The buyout offer followed the termination of a silicon supply deal earlier this year between REC Silicon and Hanwha’s subsidiary, the module manufacturer QCells, due to concerns over the quality of REC’s product. This prompted REC Silicon to abandon operations at its Moses Lake facility in the US and has left the company in a financially precarious position, reliant on loans from Hanwha.

But Hanwha has faced pushback from a group of minority shareholders in REC Silicon led by the hedge fund Water Street Capital, who questioned its motivations in cancelling the polysilicon supply deal and have subsequently resisted the buyout offer.

In a development last month, the group succeeded in wresting control of the process when it voted in favour of an investigation into the termination of the supply deal. The REC board was also reformed, with a number of new appointees not affiliated with Hanwha winning seats, including the appointment of WS Capital’s John Adams as chair.

But in a statement from the REC Silicon board today, it appears efforts to resist Hanwha’s takeover bid are faltering.  

The statement highlighted the ongoing financial difficulties REC Silicon is facing due to Hanwha’s refusal to provide the company with any further loans unless the offer is completed:

“The Board has taken steps to assess the current financial situation of the Company and has confirmed that the Company is in need of additional financing. As part of this process, the Board has held discussions with an investment bank to assess alternative financing solutions given that Hanwha has declared that it will not provide any further loans to the Company. To the Board’s understanding, existing loans and financing to the Company have effectively encumbered most or all of the Company’s assets, consequently making alternative avenues of additional financing difficult.”

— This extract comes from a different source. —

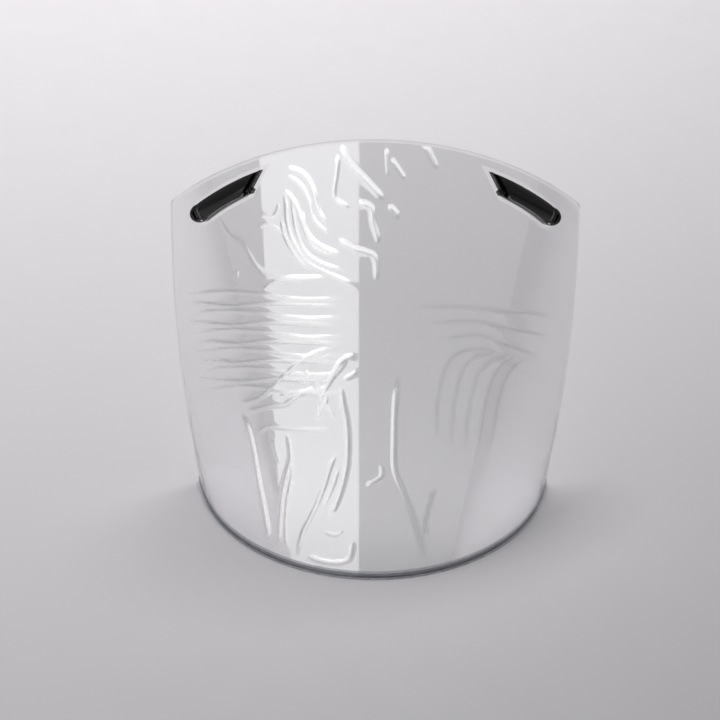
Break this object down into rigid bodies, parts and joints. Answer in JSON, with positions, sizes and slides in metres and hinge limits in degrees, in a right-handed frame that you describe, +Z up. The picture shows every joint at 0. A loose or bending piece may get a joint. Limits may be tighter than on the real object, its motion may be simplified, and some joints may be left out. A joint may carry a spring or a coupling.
{
  "type": "face shield window",
  "caption": "Clear curved face shield window with a wrinkled protective film, a smoke edge trim and black lever clips that hook it to a headgear rim.",
  "frame": {"origin": "middle of the base, on the surface that the window stands on, halfway between its front and its back corners", "axes": "+Z up, the outside of the window faces -Y and the wearer's side is +Y; +X is right as seen from the front"},
  "size_m": [0.2298, 0.1335, 0.22],
  "materials": {
    "clear_sheet": "clear polished polycarbonate",
    "clear_film": "clear thin protective film, glossy, wrinkled",
    "smoke_trim": "smoke grey translucent vinyl, glossy",
    "gloss_black": "glossy moulded black nylon",
    "satin_black": "satin moulded black nylon",
    "pad_rubber": "soft dark grey rubber",
    "steel": "plain stainless steel"
  },
  "bodies": {
    "window": {"visor_window": "clear_sheet", "outer_film": "clear_film", "bottom_edge_trim": "smoke_trim", "left_clip_base": "gloss_black", "right_clip_base": "gloss_black", "left_rear_plate": "satin_black", "right_rear_plate": "satin_black", "left_rim_pad": "pad_rubber", "right_rim_pad": "pad_rubber", "lever_pins": "steel", "clip_screws": "steel", "clip_nuts": "steel"},
    "right_lever": {"right_clip_lever": "gloss_black"},
    "left_lever": {"left_clip_lever": "gloss_black"}
  },
  "joints": [
    {"name": "right_lever_hinge", "type": "hinge", "parent": "window", "child": "right_lever", "pos_m": [0.09715, 0.04325, 0.16873], "axis": [0.4042, 0.5525, 0.729], "range_deg": [0, 75]},
    {"name": "left_lever_hinge", "type": "hinge", "parent": "window", "child": "left_lever", "pos_m": [-0.09715, 0.04325, 0.16873], "axis": [0.4042, -0.5525, -0.729], "range_deg": [0, 75]}
  ]
}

In the statement, REC maintained its position that the Hanwha offer was too low but said it had been unable to negotiate a higher offer. As a result, REC Silicon said it was unable to recommend any alternatives to Hanwha’s offer.

“Based on the above, including the Company’s critical financial situation with no realistic and available financing alternatives to the continued financing from Hanwha, limited time available, and legal constraints on the Board’s ability to pursue alternative financing and strategic alternatives, the Board is unable to recommend any alternatives to the Offer. As part of this assessment, the Board assumes that Hanwha will honor its previous statements that it intends to financially support the Company’s operations.”

Adams made no further comment on the situation when contacted by PV Tech.